For-profit nursing home owners in New York may soon be required to publicly disclose when they hire certain companies to perform services at their facilities. 

The contracts coming under scrutiny, defined by the state as ‘non-arms length’ agreements, include those where a facility operator does business with an organization that has common ownership or control, where there is a family relationship between the operators and the other organization, or where the operators and other organizations are involved in any other business together. Their practice is legal and widespread, but New York State’s Health Department has said recently that it will soon issue guidelines to implement a new law requiring facilities to more clearly disclose this information publicly, according to a Buffalo News report.

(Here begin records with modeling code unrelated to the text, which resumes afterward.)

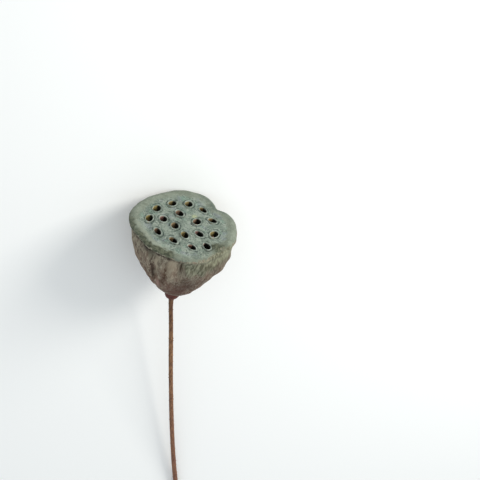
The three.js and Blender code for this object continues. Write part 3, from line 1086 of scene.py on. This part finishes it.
def receptacle_skin():
    """Dry skin of the receptacle. Its face carries a chalky grey-green bloom, mottled and speckled like
    lichen, with painted shade in the groove round each cuff, inside a smoother olive margin with painted
    shade in its dip on the far right, and a lip that is olive and darker by painted shade, with a painted
    highlight on the crest inside it and on its edge. Its wall is bare taupe fibre with rust-brown stains and
    olive lichen under the lip, painted shadow under the lip and painted shade in its furrow, its crease and
    over parts of it, and turns mauve-brown towards the neck. Dull and rough."""
    material, tree, shader = new_material("dried_receptacle_skin")
    on_top = ("bloom", "top", "lip", "crest", "hem_highlight", "dip_shade", "groove", "yellow", "painted_lip_shadow")
    where, zone = read_points(tree, "height_mm", *on_top, *WALL_PATCHES)
    grain = partial(lay_grain, tree, where)
    lay = partial(lay_colour, tree)

    clusters = add_node(
        tree,
        "ShaderNodeMapRange",
        {0: grain(8.0, offset=70), 1: 0.42, 2: 0.56, 3: 0.3, 4: 1.0},
        interpolation_type="SMOOTHSTEP",
    ).outputs[0]
    bloom = lay("#6c786e", "#858f84", grain(6.0), (0.38, 0.62))
    bloom = lay(bloom, "#787c88", grain(8.0, offset=40), (0.54, 0.68), (0, 0.35))
    bloom = lay(bloom, "#6c8d7d", grain(7.0, offset=80), (0.54, 0.68), (0, 0.35))
    bloom = lay(bloom, "#a6ada2", grain(1.5, 5.0, offset=25), (0.55, 0.68), (0, 0.6), clusters)
    bloom = lay(bloom, "#47534c", grain(1.4, 5.0, offset=20), (0.51, 0.64), (0, 0.8), clusters)
    bloom = lay(bloom, "#333d38", grain(1.1, 2.0, offset=60), (0.6, 0.68), (0, 0.8))
    bloom = lay(bloom, "#a9b088", zone["yellow"], (0.1, 0.9), (0, 0.6))
    # painted shade in the groove round each cuff
    bloom = lay(bloom, "#36423d", zone["groove"], (0.1, 0.8), (0, 0.85))

    margin = lay("#6d7568", "#7d8578", grain(6.0, offset=90), (0.35, 0.65))
    margin = lay(margin, "#969d91", grain(1.8, 5.0, offset=97), (0.54, 0.66), (0, 0.35))
    margin = lay(margin, "#515a50", grain(1.4, 4.0, offset=95), (0.56, 0.68), (0, 0.5))
    lip_olive_and_shade = lay("#3b3f31", "#5d614f", grain(2.2, 5.0, offset=44), (0.4, 0.62))
    top = lay(margin, bloom, zone["bloom"])
    # painted shade on the margin's dip
    top = lay(top, "#4f5a53", zone["dip_shade"], (0, 1), (0, 0.7))
    # painted highlight on the crest inside the lip
    top = lay(top, "#8f9486", zone["crest"], (0, 1), (0, 0.45))
    # the lip's olive colour, darkened by painted shade on its down-turned slope
    top = lay(top, lip_olive_and_shade, zone["lip"], (0, 1), (0, 0.95))

    streaks = add_node(
        tree,
        "ShaderNodeMapRange",
        {0: grain(1.8, 4.0, 2.5, 14), 1: 0.38, 2: 0.54, 3: 0.4, 4: 1.0},
        interpolation_type="SMOOTHSTEP",
    ).outputs[0]
    lichen = lay("#595c4a", "#8c8e79", grain(1.7, 5.0, 3.5, 33), (0.42, 0.6))
    fibre = lay("#71594b", "#807968", zone["height_mm"], (20, 62))
    fibre = lay(fibre, "#603f38", zone["height_mm"], (2, 26), (1, 0))
    fibre = lay(fibre, "#9c9584", grain(2.8, 4.0, 4.5, 10), (0.42, 0.62), (0, 0.55))
    fibre = lay(fibre, "#45372d", grain(2.0, 5.0, 4.5, 30), (0.5, 0.66), (0, 0.7))
    fibre = lay(fibre, "#6f5044", grain(9.0, 3.0, 1.6, 50), (0.5, 0.66), (0, 0.4))
    fibre = lay(fibre, "#b7ae9b", grain(1.3, 4.0, 3.5, 12), (0.52, 0.66), (0, 0.5))
    fibre = lay(fibre, "#3d2e24", grain(1.4, 4.0, 3.5, 17), (0.5, 0.64), (0, 0.55))
    fibre = lay(fibre, "#a89b86", zone["pale"])
    fibre = lay(fibre, "#442c1b", zone["rust"], within=streaks)
    fibre = lay(fibre, "#5a3c33", zone["mauve"], (0, 1), (0, 0.75))
    fibre = lay(fibre, "#92706a", zone["blush"], (0, 1), (0, 0.8))
    fibre = lay(fibre, lichen, zone["lichen"], (0.1, 0.8), (0, 0.9))
    # painted shade in the furrow and the crease, at the lip's fold and over parts of the wall
    fibre = lay(fibre, "#2b190e", zone["shade"])
    # painted shadow under the lip
    fibre = lay(fibre, "#221b15", zone["painted_lip_shadow"])

    colour = lay(fibre, top, zone["top"])
    # painted highlight on the lip's edge
    colour = lay(colour, "#a3a491", zone["hem_highlight"], (0.2, 0.9), (0, 0.7))
    colour = lay(colour, "#9c9f86", zone["moss"])
    roughening = {0: grain(0.8, 4.0, offset=5), 1: grain(2.6, 3.0, 3, 15)}
    relief = add_node(tree, "ShaderNodeMath", roughening, operation="ADD").outputs[0]
    finish_shader(tree, shader, colour, relief, strength=0.6, depth=0.5, roughness=0.88, gloss=0.25)
    return material


def socket_lining():
    """Membrane that lines a socket. Its cuff has the face's pale bloom, and its inside is bare, ochre in
    some sockets and pink in others, with painted shade, nearly black on one side and dark brown towards the
    bottom."""
    material, tree, shader = new_material("dried_socket_membrane")
    where, stored = read_points(tree, "depth_mm", "tint", "shaded_side")
    lay = partial(lay_colour, tree)
    fine = lay_grain(tree, where, 10 / 7, 4.0)
    patchy = lay_grain(tree, where, 50 / 11)
    inside = lay("#bbae66", "#a3777a", stored["tint"])
    inside = lay(inside, "#7c6e54", fine)
    # painted shade on the side to the picture's right
    inside = lay(inside, "#0c0e0a", stored["shaded_side"])
    # painted shade deep in the socket
    inside = lay(inside, "#2a1d16", stored["depth_mm"], (5.5, 12.0))
    cuff = lay("#66726a", "#9aa499", patchy, (0.4, 0.6), curve="LINEAR")
    colour = lay(cuff, inside, stored["depth_mm"], (0.0, 0.8))
    finish_shader(tree, shader, colour, fine, strength=0.5, depth=0.4, roughness=0.75, gloss=0.3)
    return material


def nutlet_shell():
    """Hard shell of a dry lotus seed: dark red-brown, faintly waxy, with a pale blunt tip."""
    material, tree, shader = new_material("dry_nutlet_shell")
    where, stored = read_points(tree, "tip")
    mottle = lay_grain(tree, where, 2.0, 5.0)
    shell = lay_colour(tree, "#3a211b", "#6e4233", mottle)
    colour = lay_colour(tree, shell, "#b08d80", stored["tip"])
    finish_shader(tree, shader, colour, mottle, strength=0.3, depth=0.4, roughness=0.5, gloss=0.5)
    return material


def stalk_fibre():
    """Dry stalk: tan-brown fibre with fine lengthwise streaks and darker prickles. The knob above it is
    dark red-brown, blackened in its scars."""
    material, tree, shader = new_material("dry_stalk_fibre")
    where, stored = read_points(tree, "along_mm", "hollow")
    lay = partial(lay_colour, tree)
    along = stored["along_mm"]
    streaks = lay_grain(tree, where, 10 / 13, 4.0, 130 / 9)
    specks = lay_grain(tree, where, 1.25)
    tan = lay("#4d2e20", "#9c754f", streaks, (0.36, 0.64), curve="LINEAR")
    tan = lay(tan, "#774c40", along, (50, 220), (0, 0.55), curve="LINEAR")
    tan = lay(tan, "#3d2a20", specks, (0.58, 0.7), (0, 0.7), curve="LINEAR")
    tan = lay(tan, "#4a3022", along, (15, 75), (0.6, 0), curve="LINEAR")
    knob = lay("#37191a", "#774439", specks)
    colour = lay(knob, tan, along, (11, 15))
    # dark in the knob's scars, and painted shade in the air canals of the cut end
    colour = lay(colour, "#1d1413", stored["hollow"], (0.15, 0.7), (0, 0.85), curve="LINEAR")
    finish_shader(tree, shader, colour, streaks, strength=0.5, depth=0.3, roughness=0.72, gloss=0.35)
    return material


def make_table():
    """The plain pale table top under the pod: matt white lacquer, nearly without gloss."""
    square = ((-1, -1), (1, -1), (1, 1), (-1, 1))
    corners = [(TABLE_HALF_SIDE * x, TABLE_HALF_SIDE * y, TABLE_LEVEL) for x, y in square]
    mesh = bpy.data.meshes.new("table_top")
    mesh.from_pydata(corners, [], [(0, 1, 2, 3)])
    table = bpy.data.objects.new("table_top", mesh)
    bpy.context.collection.objects.link(table)
    material, _, shader = new_material("white_table_lacquer")
    shader.inputs["Base Color"].default_value = linear("#f6f8f8")
    shader.inputs["Roughness"].default_value = 0.9
    shader.inputs["Specular IOR Level"].default_value = 0.1
    mesh.materials.append(material)


def add_light(name, direction, distance, size, power, colour):
    """A soft square light that looks at the middle of the pod's head. direction is given as the camera
    sees it: right, up and towards the viewer."""
    target = (HEAD_TURN @ np.array([0, 0, HEIGHT * 0.6]) + NECK_PLACE) * MM
    towards = CAMERA_TURN @ (np.array(direction) / np.linalg.norm(direction))
    data = bpy.data.lights.new(name, "AREA")
    data.size = size
    data.energy = power
    data.color = linear(colour)[:3]
    light = bpy.data.objects.new(name, data)
    bpy.context.collection.objects.link(light)
    light.location = target + towards * distance
    z_axis = towards
    x_axis = np.cross([0, 0, 1], z_axis)
    x_axis /= np.linalg.norm(x_axis)
    y_axis = np.cross(z_axis, x_axis)
    facing = Matrix(np.column_stack([x_axis, y_axis, z_axis]).tolist())
    light.rotation_euler = facing.to_euler()


def add_world(colour, strength):
    """Even light from all round."""
    world = bpy.data.worlds.new("studio")
    world.use_nodes = True
    background = world.node_tree.nodes["Background"]
    background.inputs["Color"].default_value = linear(colour)
    background.inputs["Strength"].default_value = strength
    bpy.context.scene.world = world


head = make_head()
head.data.materials.append(receptacle_skin())
linings = make_linings()
linings.data.materials.append(socket_lining())
stalk = make_stalk()
stalk.data.materials.append(stalk_fibre())
for piece in (head, linings, stalk):
    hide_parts("pod")

shell_material = nutlet_shell()
for number, socket in enumerate(SOCKETS, start=1):
    seed = make_seed(number, socket)
    seed.data.materials.append(shell_material)
    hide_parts(f"seed_{number:02d}")

make_table()
add_world(colour="#f1f5f7", strength=0.83)
add_light("key", direction=(0.85, 0.3, 0.45), distance=0.9, size=0.4, power=6.0, colour="#fffaf2")
bpy.context.scene.view_settings.view_transform = "Standard"
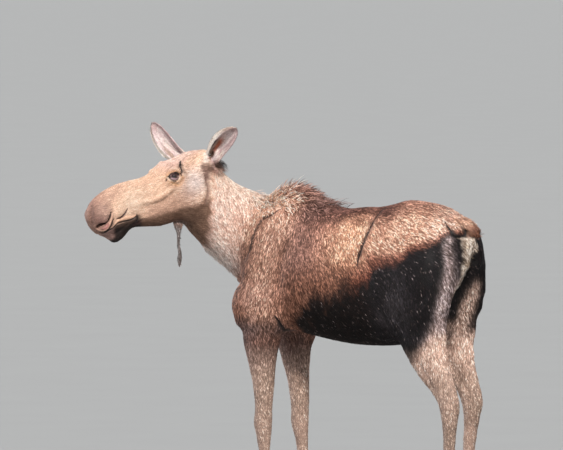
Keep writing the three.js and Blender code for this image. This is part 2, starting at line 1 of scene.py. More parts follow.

Owners of nursing homes complain that state funding for their facilities is inadequate, and that doing business with related companies allows them to create economies of scale that eliminate redundancies and reduce costs at individual nursing homes. Yet consumer advocates claim that these types of business arrangements provide owners with a way to misdirect funds intended for resident improvements.

The new law will “hold these operators more accountable,” Health Department spokesman Jeffrey Hammond was quoted as saying in the news report. He said implementation of the transparency law showing ownership connections is “forthcoming” but he did not elaborate on a date. Owner information would be shared publicly, he added.

Earlier this month, New York Gov. Kathy Hochul (D) delayed a new state law that requires nursing homes to spend a minimum of 70% of revenue on direct patient care and at least 40% of that on resident staffing.

Many stakeholders have been calling for more transparency regarding nursing home ownership and how profits are spent. Additional reforms will be needed if the industry wants to successfully move forward from the COVID-19 pandemic, they say.

“These issues, if we’re not transparent with them, if we don’t see them,are going to continue to eat away at the potential success of the nursing home industry,” geriatrician Michael Wasserman, M.D. said in September.